Kebijakan ekonomi dua negara yang kita kemukakan
di atas, intinya adalah ekonomi yang searah dengan kepentingan rakyat pada
umumnya.
Jika kita analogkan dengan negara Saudi Arabia,
negara kaya minyak itu sangat memperhatikan rakyatnya. Raja betul-betul menjamin
rakyat Saudi Arabia dengan perumahan, kesehahan, dan pendidikan. Ekonomi yang
dijalankan pemerintah searah dan mengutamkana kepentingan rakyat umumnya.
Rakyat Saudi tidak masalah dengan Rajanya. Karena
Raja di mata rakyat pelindung, pembela kepentingan mereka.
Hal yang sama bisa kita lihat juga pada pemerintahan
Sultan Hasanul Bolqiyah Brunai Darussalam, sebuah negara yang diperintah oleh
seorang raja dengan sistem kerajaan. Kakuasaan penuh di tangan raja secara otoritatif.

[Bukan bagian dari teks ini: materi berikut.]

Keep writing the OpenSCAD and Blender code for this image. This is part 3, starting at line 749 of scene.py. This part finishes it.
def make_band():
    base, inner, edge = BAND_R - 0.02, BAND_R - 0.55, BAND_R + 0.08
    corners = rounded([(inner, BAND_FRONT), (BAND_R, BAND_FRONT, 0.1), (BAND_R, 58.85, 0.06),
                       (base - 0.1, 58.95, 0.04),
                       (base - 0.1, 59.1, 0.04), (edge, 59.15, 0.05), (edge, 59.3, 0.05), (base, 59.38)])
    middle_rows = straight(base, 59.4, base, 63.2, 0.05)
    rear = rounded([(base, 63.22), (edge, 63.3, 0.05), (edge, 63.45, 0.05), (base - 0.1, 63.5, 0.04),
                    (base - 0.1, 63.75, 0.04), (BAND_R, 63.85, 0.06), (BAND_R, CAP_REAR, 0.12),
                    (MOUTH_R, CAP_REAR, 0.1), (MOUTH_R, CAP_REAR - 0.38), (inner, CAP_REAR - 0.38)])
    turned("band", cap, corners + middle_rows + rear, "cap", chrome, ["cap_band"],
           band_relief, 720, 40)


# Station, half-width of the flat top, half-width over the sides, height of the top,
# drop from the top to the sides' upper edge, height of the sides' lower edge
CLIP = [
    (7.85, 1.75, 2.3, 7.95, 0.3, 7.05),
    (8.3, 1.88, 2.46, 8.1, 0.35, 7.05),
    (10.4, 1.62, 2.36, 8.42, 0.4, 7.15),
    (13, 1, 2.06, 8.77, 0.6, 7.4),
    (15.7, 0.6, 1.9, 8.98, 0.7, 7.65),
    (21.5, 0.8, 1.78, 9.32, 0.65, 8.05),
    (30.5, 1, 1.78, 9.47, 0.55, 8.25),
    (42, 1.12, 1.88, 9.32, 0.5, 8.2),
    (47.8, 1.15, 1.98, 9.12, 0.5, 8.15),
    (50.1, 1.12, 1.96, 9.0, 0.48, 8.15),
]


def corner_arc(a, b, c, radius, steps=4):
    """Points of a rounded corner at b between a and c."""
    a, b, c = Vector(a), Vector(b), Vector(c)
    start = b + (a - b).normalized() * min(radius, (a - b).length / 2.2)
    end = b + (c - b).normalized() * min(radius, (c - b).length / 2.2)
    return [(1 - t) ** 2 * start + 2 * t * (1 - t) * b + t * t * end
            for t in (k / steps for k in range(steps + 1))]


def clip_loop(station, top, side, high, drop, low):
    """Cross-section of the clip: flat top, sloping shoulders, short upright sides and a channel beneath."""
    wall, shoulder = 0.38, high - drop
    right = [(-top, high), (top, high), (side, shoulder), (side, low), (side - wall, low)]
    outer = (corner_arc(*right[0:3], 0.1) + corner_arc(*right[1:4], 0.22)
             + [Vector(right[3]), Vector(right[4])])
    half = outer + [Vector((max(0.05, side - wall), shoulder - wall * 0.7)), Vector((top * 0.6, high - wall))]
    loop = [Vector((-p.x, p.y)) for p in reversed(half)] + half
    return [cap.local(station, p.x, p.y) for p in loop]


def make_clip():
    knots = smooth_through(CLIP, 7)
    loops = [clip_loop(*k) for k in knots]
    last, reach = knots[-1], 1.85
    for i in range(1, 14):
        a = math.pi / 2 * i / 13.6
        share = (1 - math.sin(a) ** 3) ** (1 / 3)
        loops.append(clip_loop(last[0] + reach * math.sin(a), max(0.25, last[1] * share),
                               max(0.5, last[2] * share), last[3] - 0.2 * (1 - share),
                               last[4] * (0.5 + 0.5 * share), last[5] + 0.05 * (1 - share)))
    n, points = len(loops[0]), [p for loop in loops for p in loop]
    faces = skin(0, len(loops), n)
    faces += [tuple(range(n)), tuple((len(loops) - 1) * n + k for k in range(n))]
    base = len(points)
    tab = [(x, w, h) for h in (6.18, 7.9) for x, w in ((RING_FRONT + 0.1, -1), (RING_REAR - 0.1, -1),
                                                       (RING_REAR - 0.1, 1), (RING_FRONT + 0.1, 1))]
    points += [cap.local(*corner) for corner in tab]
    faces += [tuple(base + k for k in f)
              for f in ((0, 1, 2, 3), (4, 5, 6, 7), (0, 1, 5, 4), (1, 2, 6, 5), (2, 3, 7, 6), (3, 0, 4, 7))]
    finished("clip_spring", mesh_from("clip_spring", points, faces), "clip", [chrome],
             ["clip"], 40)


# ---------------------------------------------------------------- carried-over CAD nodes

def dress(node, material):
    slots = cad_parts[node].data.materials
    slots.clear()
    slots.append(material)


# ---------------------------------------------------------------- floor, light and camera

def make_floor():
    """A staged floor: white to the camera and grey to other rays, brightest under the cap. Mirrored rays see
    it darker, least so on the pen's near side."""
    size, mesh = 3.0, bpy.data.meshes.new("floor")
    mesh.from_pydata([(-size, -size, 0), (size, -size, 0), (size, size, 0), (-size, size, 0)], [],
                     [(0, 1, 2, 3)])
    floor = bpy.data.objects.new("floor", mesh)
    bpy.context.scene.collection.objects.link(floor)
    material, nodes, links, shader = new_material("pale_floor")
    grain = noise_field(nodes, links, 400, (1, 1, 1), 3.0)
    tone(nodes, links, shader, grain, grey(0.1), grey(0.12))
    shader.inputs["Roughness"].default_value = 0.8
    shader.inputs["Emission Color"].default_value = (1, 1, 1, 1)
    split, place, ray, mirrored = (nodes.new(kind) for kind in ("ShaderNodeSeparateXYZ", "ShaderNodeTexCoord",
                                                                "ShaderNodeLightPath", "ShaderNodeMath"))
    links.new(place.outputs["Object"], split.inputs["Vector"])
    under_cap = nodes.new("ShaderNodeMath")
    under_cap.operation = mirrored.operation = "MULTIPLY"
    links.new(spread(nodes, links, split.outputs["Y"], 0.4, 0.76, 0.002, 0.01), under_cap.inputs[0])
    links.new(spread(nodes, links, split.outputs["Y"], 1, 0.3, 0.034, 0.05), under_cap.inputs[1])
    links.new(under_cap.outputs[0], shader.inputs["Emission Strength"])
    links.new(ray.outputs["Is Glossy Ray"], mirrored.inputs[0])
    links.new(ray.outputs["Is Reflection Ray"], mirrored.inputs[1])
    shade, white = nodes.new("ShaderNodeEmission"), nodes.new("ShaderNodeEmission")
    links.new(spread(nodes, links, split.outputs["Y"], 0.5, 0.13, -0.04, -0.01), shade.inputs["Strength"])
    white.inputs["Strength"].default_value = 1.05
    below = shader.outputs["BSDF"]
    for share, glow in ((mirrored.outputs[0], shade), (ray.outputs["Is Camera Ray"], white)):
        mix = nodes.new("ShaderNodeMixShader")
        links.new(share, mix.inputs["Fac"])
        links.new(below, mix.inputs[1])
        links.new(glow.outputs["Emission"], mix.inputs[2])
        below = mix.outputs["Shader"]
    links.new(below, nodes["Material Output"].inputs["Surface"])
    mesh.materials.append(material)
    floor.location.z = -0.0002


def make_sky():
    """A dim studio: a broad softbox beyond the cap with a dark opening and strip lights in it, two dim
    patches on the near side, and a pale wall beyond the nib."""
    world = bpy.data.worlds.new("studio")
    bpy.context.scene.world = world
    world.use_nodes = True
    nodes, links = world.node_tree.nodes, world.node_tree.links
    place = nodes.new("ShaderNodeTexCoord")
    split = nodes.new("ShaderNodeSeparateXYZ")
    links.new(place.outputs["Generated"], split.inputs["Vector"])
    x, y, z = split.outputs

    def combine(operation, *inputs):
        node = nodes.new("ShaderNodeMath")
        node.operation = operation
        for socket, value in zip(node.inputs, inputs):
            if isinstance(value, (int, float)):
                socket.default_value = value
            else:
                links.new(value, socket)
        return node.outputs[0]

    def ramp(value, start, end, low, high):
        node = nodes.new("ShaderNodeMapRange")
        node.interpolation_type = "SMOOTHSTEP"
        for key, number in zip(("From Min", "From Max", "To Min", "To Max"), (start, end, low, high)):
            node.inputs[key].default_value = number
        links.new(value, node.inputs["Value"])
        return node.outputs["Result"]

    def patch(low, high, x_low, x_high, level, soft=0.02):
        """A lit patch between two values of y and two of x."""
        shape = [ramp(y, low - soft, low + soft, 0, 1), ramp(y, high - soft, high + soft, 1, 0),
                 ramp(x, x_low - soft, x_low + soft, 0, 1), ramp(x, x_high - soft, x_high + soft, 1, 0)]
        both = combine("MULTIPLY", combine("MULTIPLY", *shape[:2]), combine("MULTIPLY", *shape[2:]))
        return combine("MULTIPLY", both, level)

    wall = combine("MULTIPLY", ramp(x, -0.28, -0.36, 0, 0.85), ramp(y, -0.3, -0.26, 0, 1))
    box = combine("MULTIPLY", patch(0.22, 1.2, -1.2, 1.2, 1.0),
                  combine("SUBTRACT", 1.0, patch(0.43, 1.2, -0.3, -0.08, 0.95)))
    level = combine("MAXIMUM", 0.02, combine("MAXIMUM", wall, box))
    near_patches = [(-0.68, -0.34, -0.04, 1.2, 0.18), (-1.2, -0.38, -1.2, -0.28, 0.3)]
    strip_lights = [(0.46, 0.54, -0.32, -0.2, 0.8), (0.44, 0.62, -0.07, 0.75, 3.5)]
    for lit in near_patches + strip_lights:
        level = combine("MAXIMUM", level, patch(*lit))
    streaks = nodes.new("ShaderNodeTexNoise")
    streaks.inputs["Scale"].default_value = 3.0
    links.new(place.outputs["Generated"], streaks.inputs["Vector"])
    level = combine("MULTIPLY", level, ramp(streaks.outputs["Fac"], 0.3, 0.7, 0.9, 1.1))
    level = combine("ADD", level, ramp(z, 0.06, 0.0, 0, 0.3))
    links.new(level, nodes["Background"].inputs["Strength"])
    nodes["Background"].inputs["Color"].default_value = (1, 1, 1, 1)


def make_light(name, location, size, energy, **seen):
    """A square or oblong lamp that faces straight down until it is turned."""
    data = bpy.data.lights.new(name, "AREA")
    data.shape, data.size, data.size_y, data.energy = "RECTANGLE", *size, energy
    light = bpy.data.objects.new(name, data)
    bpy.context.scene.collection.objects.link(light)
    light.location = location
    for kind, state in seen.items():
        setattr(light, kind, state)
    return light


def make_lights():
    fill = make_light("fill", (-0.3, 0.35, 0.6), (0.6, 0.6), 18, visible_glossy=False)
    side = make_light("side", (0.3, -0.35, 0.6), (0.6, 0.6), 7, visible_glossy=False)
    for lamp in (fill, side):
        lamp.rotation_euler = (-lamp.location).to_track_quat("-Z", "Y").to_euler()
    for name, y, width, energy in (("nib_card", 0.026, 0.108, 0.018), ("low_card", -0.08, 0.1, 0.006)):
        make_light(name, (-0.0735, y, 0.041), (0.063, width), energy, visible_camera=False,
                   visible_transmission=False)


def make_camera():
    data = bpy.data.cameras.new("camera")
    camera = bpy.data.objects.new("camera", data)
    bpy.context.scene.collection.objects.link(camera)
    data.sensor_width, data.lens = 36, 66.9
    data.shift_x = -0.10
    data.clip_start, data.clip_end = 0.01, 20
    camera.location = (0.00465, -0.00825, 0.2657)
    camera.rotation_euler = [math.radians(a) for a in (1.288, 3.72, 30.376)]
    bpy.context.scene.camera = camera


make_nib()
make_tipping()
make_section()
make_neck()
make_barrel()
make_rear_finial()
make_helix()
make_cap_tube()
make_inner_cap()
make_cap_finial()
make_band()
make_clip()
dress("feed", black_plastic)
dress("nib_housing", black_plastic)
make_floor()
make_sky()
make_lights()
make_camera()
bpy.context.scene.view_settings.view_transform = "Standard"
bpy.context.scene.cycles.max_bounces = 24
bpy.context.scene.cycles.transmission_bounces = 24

Namun raja menggunakannya untuk kepentingan dan kemajuan rakyat dan negeri
Brunai.
Sejauh ini tidak ada protes dan demontrasi
menentang raja di Brunai Darussalam. Masalahnya memang pada kebijakan raja,
termasuk kebijakan ekonomi yang bisa sejalan dengan kepentingan rakyatnya.

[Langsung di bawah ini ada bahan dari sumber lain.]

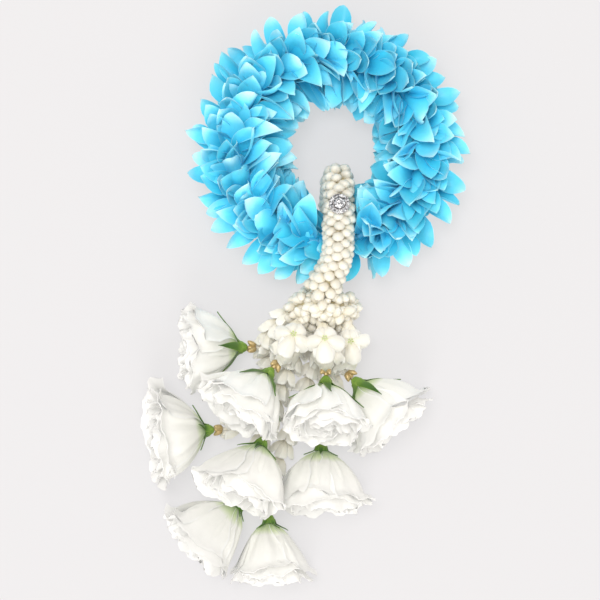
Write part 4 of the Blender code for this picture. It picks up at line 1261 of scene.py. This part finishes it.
@dataclass
class WhiteBloom:
    """A ruffled bloom: whorls of broad petals, the outer ones a funnel, the inner ones a rosette.
    Overlap is how far an edge lies outside its neighbour at the foot, and how much more at the
    rim. Sizes and reaches are the shares between which each petal's are drawn, and play is how far
    its angle differs. The seat is the receptacle, by the distance and radius of its rings."""

    flower: Flower
    presses: list[Press]
    thickness: float = 0.0004
    grid: tuple[int, int] = (15, 31)
    ruffle: float = 0.0016
    scallop: float = 0.0004
    fold: float = 0.0016
    overlap: tuple[float, float] = (0.0008, 0.0028)
    sizes: tuple[float, float] = (0.95, 1.03)
    reaches: tuple[float, float] = (0.90, 1.04)
    angle_play: float = 0.12
    seat_along: tuple[float, ...] = (0.0, 0.0012, 0.0030, 0.0050)
    seat_reach: tuple[float, ...] = (0.0030, 0.0040, 0.0042, 0.0020)
    seed: int = 700
    whorls: tuple[Whorl, ...] = (
        Whorl(3, 1.00, 66, 0.96, 0.13, 0.0),
        Whorl(4, 0.92, 56, 1.02, 0.10, 0.4),
        Whorl(4, 0.77, 56, 1.03, 0.03, 0.1),
        Whorl(4, 0.61, 56, 1.03, -0.03, 0.7),
        Whorl(3, 0.44, 70, 1.01, -0.05, 0.3),
        Whorl(3, 0.28, 74, 0.97, -0.05, 0.8),
        Whorl(2, 0.14, 110, 0.92, -0.02, 0.5),
    )

    def petals(self, whorl: Whorl, rng: np.random.Generator) -> Array:
        """Middle surfaces of one whorl. The angle spreads from the foot, the reach follows the
        funnel times the whorl's size and flares at the lip, one edge lies outside its neighbour,
        broad folds run along, and waves that grow with t to the fourth power ruffle the rim. The
        rim itself is round: it falls back with v squared.

        Args:
            whorl: The whorl's sizes.
            rng: Source of its petals' differences.

        Returns:
            Points, as petals by rows by points across by 3.
        """
        one = self.flower
        count = whorl.count
        t, v = grid(*self.grid)
        t = t ** 0.9
        phase = rng.uniform(0, TURN, (6, count, 1, 1))
        size = whorl.size * rng.uniform(*self.sizes, (count, 1, 1))
        reach = whorl.reach * rng.uniform(*self.reaches, (count, 1, 1))
        play = rng.uniform(-self.angle_play, self.angle_play, count)
        centre = TURN * (np.arange(count) + whorl.turn) / count + play
        opening = 0.55 + 0.45 * np.minimum(t / 0.45, 1) ** 0.8
        angle = centre[:, None, None] + v * math.radians(whorl.half_angle) * opening
        lip = np.clip((t - 0.72) / 0.28, 0, 1) ** 2
        pace = math.pi * (0.40 + 0.60 * whorl.size) * v
        wave = self.ruffle * (0.40 + 0.60 * whorl.size) * t**4
        fold = self.fold * np.sin(math.pi * t**0.8) * (0.2 + 0.8 * whorl.size)
        crimp = self.scallop * (0.3 + 0.7 * whorl.size) * t**8
        flare = whorl.flare * (one.spread if whorl.flare > 0 else 1.0)
        out = (one.funnel(t) * size + v * (self.overlap[0] + self.overlap[1] * t) + one.radius * flare * lip
               + wave * (np.sin(3.0 * pace + phase[0]) + 0.12 * np.sin(6.3 * pace + phase[1]))
               + fold * (np.sin(2.3 * pace + phase[2]) + 0.5 * np.sin(4.9 * pace + phase[5]))
               + crimp * np.sin(9.5 * pace + phase[4]) * np.cos(2.1 * pace + phase[3]))
        rim = t**6 * 0.0010 * np.sin(3.6 * pace + phase[3]) + crimp * np.cos(11.0 * pace + phase[1])
        fall = t - 0.05 * np.abs(whorl.flare) / 0.08 * lip
        depth = one.length * reach * fall * (1 - 0.20 * v**2 * t**2) + rim
        return one.place(one.cup_length + GAP + depth, angle, np.maximum(out, 0.0006))

    def build(self, finishes: Finishes) -> None:
        """Builds and dresses the bloom's petals, and the receptacle that they grow from.

        Args:
            finishes: The materials.
        """
        one = self.flower
        rng = np.random.default_rng(self.seed + one.number)
        shells = Shells()
        for whorl in self.whorls:
            shells.add_sheets(self.petals(whorl, rng), self.thickness,
                              one.pale + 0.5 * rng.uniform(0, 1, whorl.count))
        seat = one.cup_length + GAP + np.array(self.seat_along)
        shells.add_round(one.turned(seat, self.seat_reach, 16), 0.4, 0.1)
        shells.press(self.presses)
        finishes.dress(shells, f"bloom_{one.number}_petals", WHITE_PETAL, "white_bloom",
                       f"bloom_{one.number}")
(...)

Kembali ke inti soal kesmiskinan, seyogyanya
menjadi perhatian ektra bagi penyelenggara negara. Kemiskinan tidak searah
dengan pembentukan citra, kemiskinan adalah soal hajat hidup rakyat, soal
esensial.
Dalam pandangan agama, kemiskinan faktor yang
membawa kekafiran. Memperjuangkan kaum yang papa, fakir adalah tuntutan kepada semua
pihak. Kemenangan sejati ada pada kemenangan
kaum yang lemah. Membela kelompok yang lemah adalah suatu sikap mulia dan
kesatria.
Sementara berkolusi dengan kelompok berkuasa
dengan mengabaikan kaum yang lemah dan papa itu tidaklah lain dari pada
pengkhianat berjiwa kerdil.
Kita ingin mengingatkan semua. Bangsa ini akan eksis
jika kaum yang lemah kita bela dan menjadi sikap pemihakan kita. Kita bersama mereka.
Kemenangan itu bersama kaum yang lemah. Semoga!